A timeline on the Bill 5 Supreme Court challenge

2007: Despite denying during the campaign it intended to pass essential services legislation (it was courting SUN at the time, remember?), the Saskatchewan Party introduces The Public Services Essential Services Act shortly after its November victory. By May 2008, Bill 5 and Bill 6 — the latter changing some requirements for union certification and communication in the workplace — are law.

2008: The SFL and affiliated unions file a complaint with the U.N.’s International Labour Organization. Later that year, they launch a court challenge arguing Bills 5 and 6 violate s.2(d) of the Charter of Rights and Freedoms related to freedom of association.

2010: The ILO finds both bills in violation of Convention 87 (Freedom of Association and Protection of the Right to Organize) that Canada and all provinces are signatories to. Then- labour minister Rob Norris dismisses the findings as “not some of the ILO’s best work.”

2012: Queen’s Bench Justice Dennis Ball rules Bill 6 constitutional, but declares Bill 5 unconstitutional.
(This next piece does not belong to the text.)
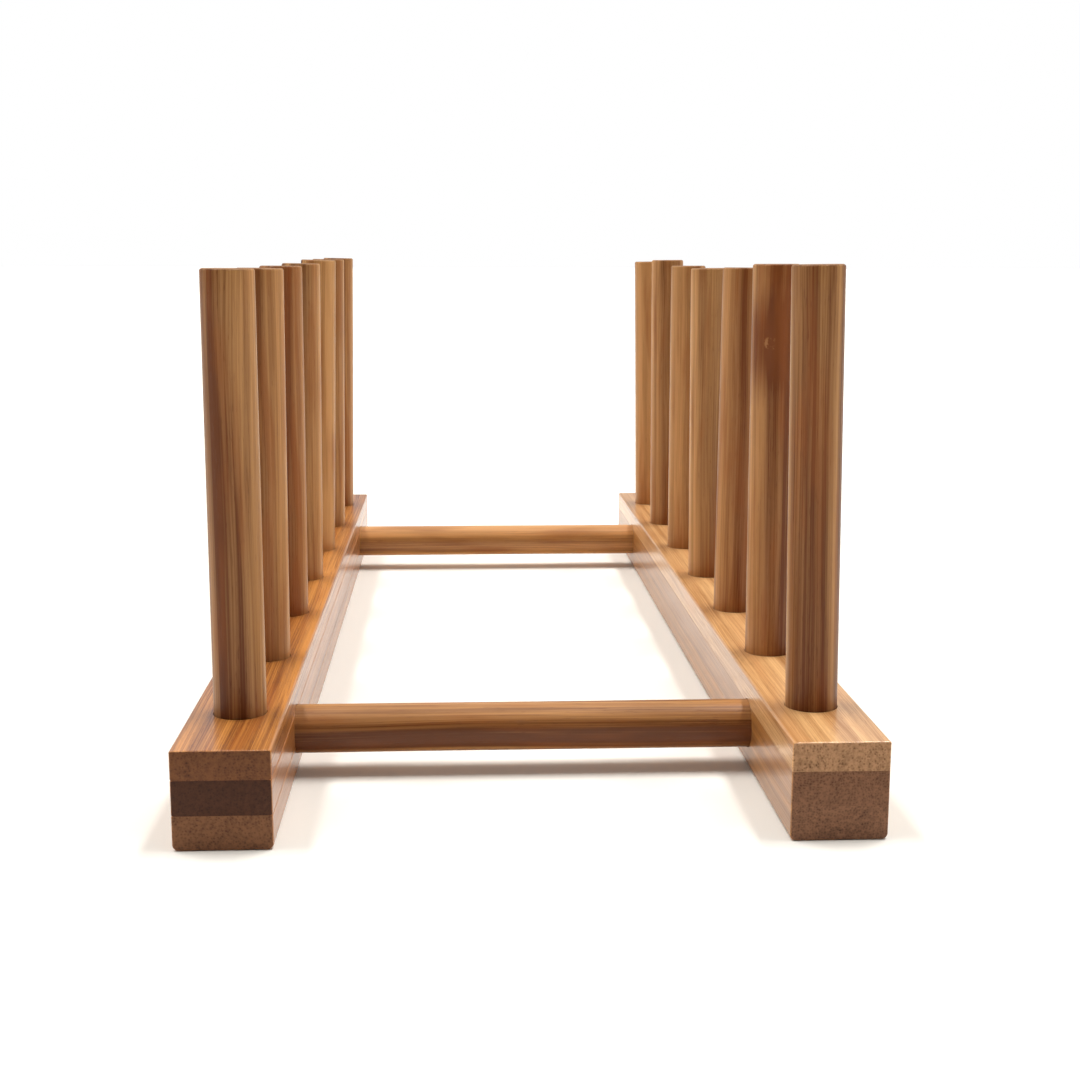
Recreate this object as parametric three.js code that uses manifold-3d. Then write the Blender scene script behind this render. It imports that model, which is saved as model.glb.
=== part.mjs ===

He gives the government one year to pass replacement legislation.

2013: On appeal, the Saskatchewan Court of Appeal upholds the constitutionality of Bill 5, citing as precedent the Supreme Court’s 1987 Labour Trilogy.

2014: After being granted leave to appeal, the litigants, along with multiple interveners on both sides, present their case to the Supreme Court on May 15.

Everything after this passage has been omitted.